If all us hetero types are free from responsibility for the decline of morality or the many children raised in unstable situations, then who is to blame? If it's not *us* then it must be *them*.

But it's not the sex or the kid who has a baby at 17 or the fact that people who need to can get divorced, it's that you don't *need* a reason to get divorced anymore, and the sex outside of marriage is *expected* and that it's not about helping someone through a bad time it's about redefining the "bad time" as something good.

It's accepting attitudes toward heterosexual immorality and infidelity and the need, somehow, to make sure that no one "feels bad" so that we all agree to pretend that growing up with a single mother isn't even a special challenge but just exactly like growing up with two parents and that if your parents get divorced and remarried it's like, bonus dude!, because you have double.

It's *safer* for preachers to get up and preach against some people over there in San Francisco.
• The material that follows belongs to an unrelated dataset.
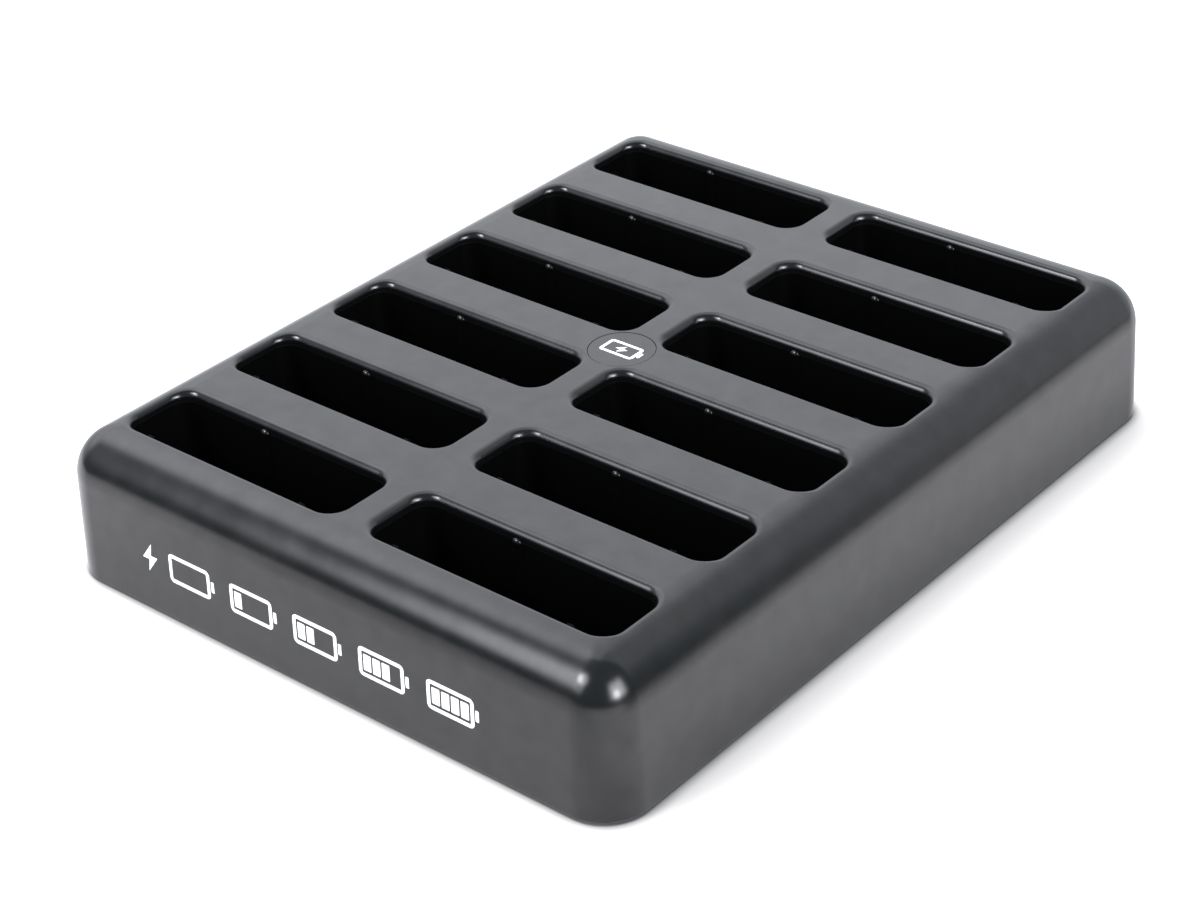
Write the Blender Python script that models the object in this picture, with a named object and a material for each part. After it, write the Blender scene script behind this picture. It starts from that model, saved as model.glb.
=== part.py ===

But it *is* actually, the acceptance of sexual immorality and public standards that attach no shame whatsoever to "no fault" divorce that are the forces tearing apart families.

I would never want to see a situation where people couldn't divorce because abuse happens and abandonment happens and people need to be able to go on from where they are.

But you know how many people I know who have a divorce because of abandonment or abuse compared to how many people I know who got a divorce when there was no abuse, violent or otherwise, or abandonment or even adultery?

Yes, Freder, I think that has led to the "collapse of society."

Synova said...

And Freder, my church my not marry gay couples but there are most certainly churches that *do* marry gay couples.

Yet, considering how meaningless a marriage ceremony has become, I don't really see the ceremony as particularly relevant as a "hey, you can now kiss the bride" sort of permission. I'd far rather see people in relationships that involve real commitment even if they never got a certificate and a party.

And, you know, when you screw up you go on. And you try not to screw up again. But not screwing up again is hard if you insist that you never screwed up to start with.